To ensure that a sample will lead to reliable and valid inferences, all statistical methods are built on the assumption that the individuals included in a sample represent a _____ sample from the underlying population.
random
What are the two approaches an investigator can adopt for statistical inference? Briefly explain each approach.
1) Parameter estimation
- Seeks an approximate calculation of a population parameter
- e.g. By how much does this new drug reduce BP?
- Described by point estimate and interval estimate
2) Hypothesis testing
- Seeks to validate a supposition based on limited evidence, inferred using a sample from the population
- e.g. Does this new drug reduce blood pressure?
- Described by null hypothesis (H0) & alternative hypothesis (H1)
Define ‘standard error of the mean’ (SEM).
Explain what is the significance of SEM in inferential statistics.
SEM:
Standard deviation of sample means equal to the population standard deviation divided by the square root of the sample size
Significance:
- Estimate the precision or reliability of a sample, as it relates to the population from which the sample was drawn
- Used in the calculation of confidence intervals, which contain an estimate of the true mean for an entire population from which the sample was drawn
Which theorem states that the sampling distribution of the mean is approximately normally distributed, for a sufficiently large sample size, even if the underlying distribution of individual observations in the population is not normal?
Central Limit Theorem
What is the significance of the interval estimate in the parameter estimation approach of inferential statistics?
Also known as the confidence interval (CI).
Provides a range of reasonable values that are intended to contain the parameter of interest with a certain degree of confidence.
- e.g. 95% CI: If data collection and analysis could be replicated many times, the CI should include within it the true value of the measure 95% of the time.
- Provides information on the precision of the point estimate i.e. the narrower the 95% CI, the more precise the point estimate
List the three factors influencing the width of CI.
1) Confidence level (e.g. 90%, 95%, 99%)
- The higher the confidence level, the wider the CI, the less precise the point estimate.
2) Sample size (n)
- The larger the sample size, the smaller the SEM value, the narrower the CI, the more precise the point estimate.
3) Standard deviation (sigma)
- The larger the SD, the wider the CI, the less precise the point estimate.

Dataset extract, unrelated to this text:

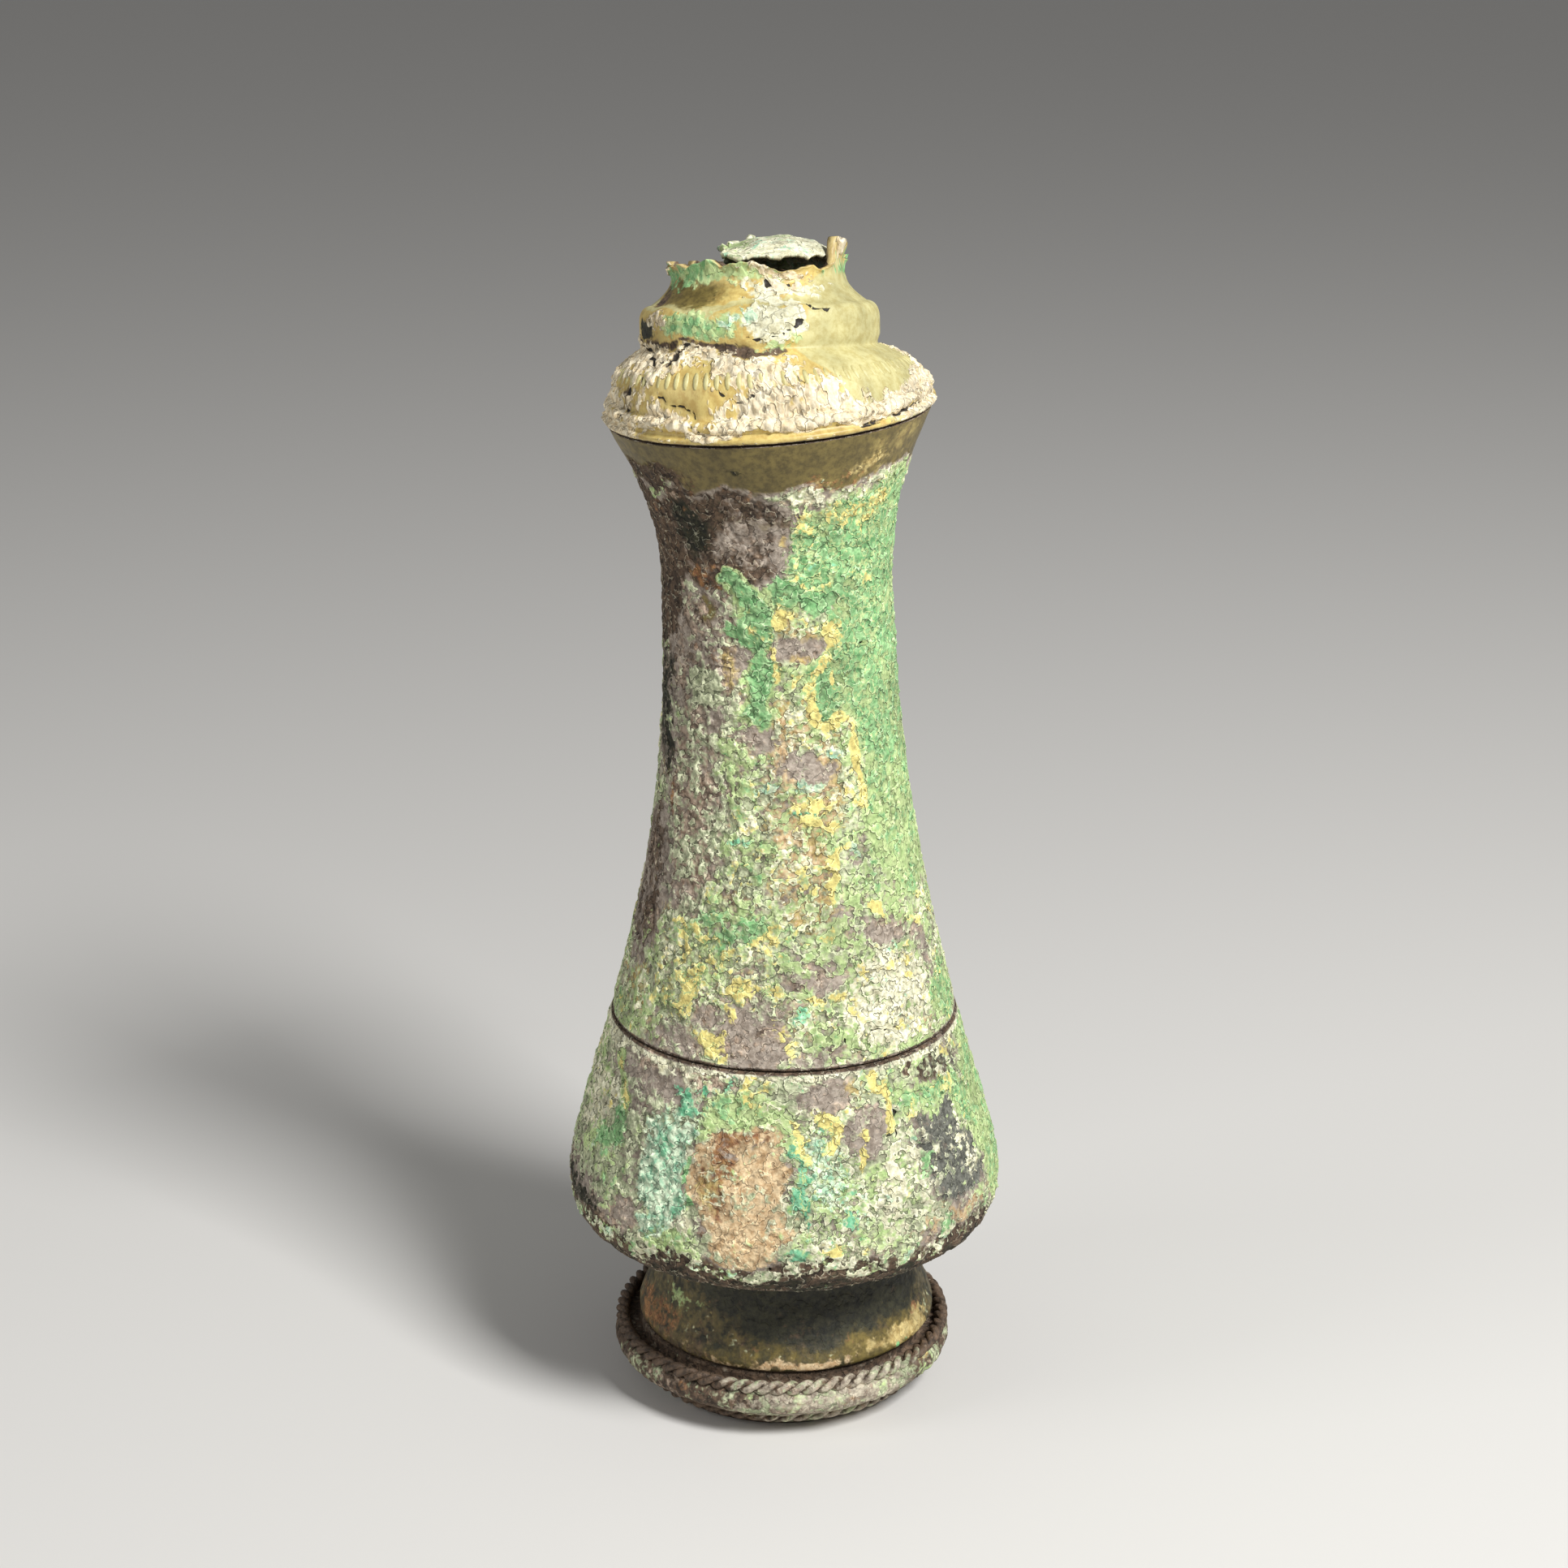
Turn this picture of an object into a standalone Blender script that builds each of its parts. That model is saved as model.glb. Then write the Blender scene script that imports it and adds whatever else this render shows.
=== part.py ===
"""Bronze lime container: a footed bowl with a tall waisted cover that lifts off.

Axis: +Z, with the base ring's underside at z = 0 and the bowl's axis at x = y = 0.
Six castings: base ring with its twisted rope mouldings, hollow foot, bowl with an upright collar,
cover, tiered crown that closes the cover's top, and the torn sheet left of the broken finial.
"""

import math

import bpy
from mathutils import Matrix, Vector
from mathutils.geometry import interpolate_bezier

MM = 0.001

# Fits
SEAT_GAP = 0.3 * MM  # between castings that rest on each other
COLLAR_CLEARANCE = 0.3 * MM  # radial, bowl collar in the cover's mouth
SKIRT_CLEARANCE = 0.5 * MM  # radial, crown skirt in the cover's top

# Base ring
RING_HEIGHT = 8.9 * MM  # floor to the ledge that carries the foot
RING_BORE_R = 15.4 * MM
RING_FLOOR_R = 17.8 * MM  # outer edge of the face that it stands on
RING_SHIFT = 0.3 * MM  # the ring sits off the bowl's axis, towards -X
TORUS_R = 21.7 * MM
TORUS_THICK = 1.85 * MM
TORUS_Z = 5.8 * MM
TORUS_FROM = 62  # degrees above level, where the torus leaves the channel
TORUS_TO = -72  # degrees, where it meets the lower rope
LEDGE_R = 20.0 * MM  # outer edge of the ledge
GROOVE_DEPTH = 1.6 * MM  # channel between the ledge and the upper rope
UPPER_ROPE_R = 22.5 * MM
UPPER_ROPE_THICK = 0.95 * MM
UPPER_ROPE_Z = 8.1 * MM
LOWER_ROPE_R = 19.6 * MM
LOWER_ROPE_THICK = 0.75 * MM
LOWER_ROPE_Z = 2.1 * MM

# Foot
FOOT_HEIGHT = 13.0 * MM
FOOT_TOP_R = 17.6 * MM
FOOT_WALL = 1.8 * MM
FOOT_SHIFT = 0.3 * MM  # the foot sits off the axis, towards +X
LIP_HEIGHT = 1.4 * MM
FOOT_SPREAD = 1.2 * MM  # how far the side still widens above the lip

# Bowl
BOWL_UNDER_HEIGHT = 8.5 * MM  # underside to the widest point
BOWL_UPPER_HEIGHT = 23.9 * MM  # widest point to the rim
BOWL_R = 29.7 * MM
BOWL_RIM_R = 23.6 * MM
BOWL_SEAT_R = 18.6 * MM  # flat face on top of the foot
BOWL_WALL = 2.1 * MM
BOWL_FLOOR = 2.5 * MM
BOWL_SWELL = 1.8 * MM  # how far the side widens just under the rim
BOWL_TURN = 1.8 * MM  # how far the underside draws in below the widest point
THROAT_HEIGHT = 2.0 * MM  # sloping part of the wall under the collar
FLOOR_STEP = 0.3 * MM  # height at which the wall leaves the floor
COLLAR_HEIGHT = 5.6 * MM
COLLAR_WALL = 1.3 * MM

# Cover
COVER_TAPER_HEIGHT = 60.0 * MM  # mouth to the narrowest point
COVER_FLARE_HEIGHT = 22.2 * MM  # narrowest point to the top
COVER_MOUTH_R = 23.4 * MM
COVER_NECK_R = 15.0 * MM
COVER_TOP_R = 20.9 * MM
COVER_WALL = 1.6 * MM
FLARE_SPREAD = 2.7 * MM  # how far the flare widens in its last quarter
TAPER_SPREAD = 5.4 * MM  # how far the taper widens in its lowest third
COVER_TOP_EDGE = 0.5 * MM  # height of the square edge inside the top
LEAN = 1.8 * MM  # how far the cover's top has bent over
LEAN_START = 20.0 * MM  # height in the cover where the bend begins
LEAN_TOWARDS = math.radians(180)  # to the left
CROWN_TILT = math.radians(4.0)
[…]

90% CI: sample mean - 1.645 [SD/root(n)] <= pop. mean <= sample mean + 1.645 [SD/root(n)]
95% CI: sample mean - 1.960 [SD/root(n)] <= pop. mean <= sample mean + 1.960 [SD/root(n)]
99% CI: sample mean - 2.576 [SD/root(n)] <= pop. mean <= sample mean + 2.576 [SD/root(n)]
Explain what p-value means.
Probability that the observed results or a more extreme result would happen by chance alone, assuming H0 is true.
- The smaller the p-value, the stronger the evidence against H0.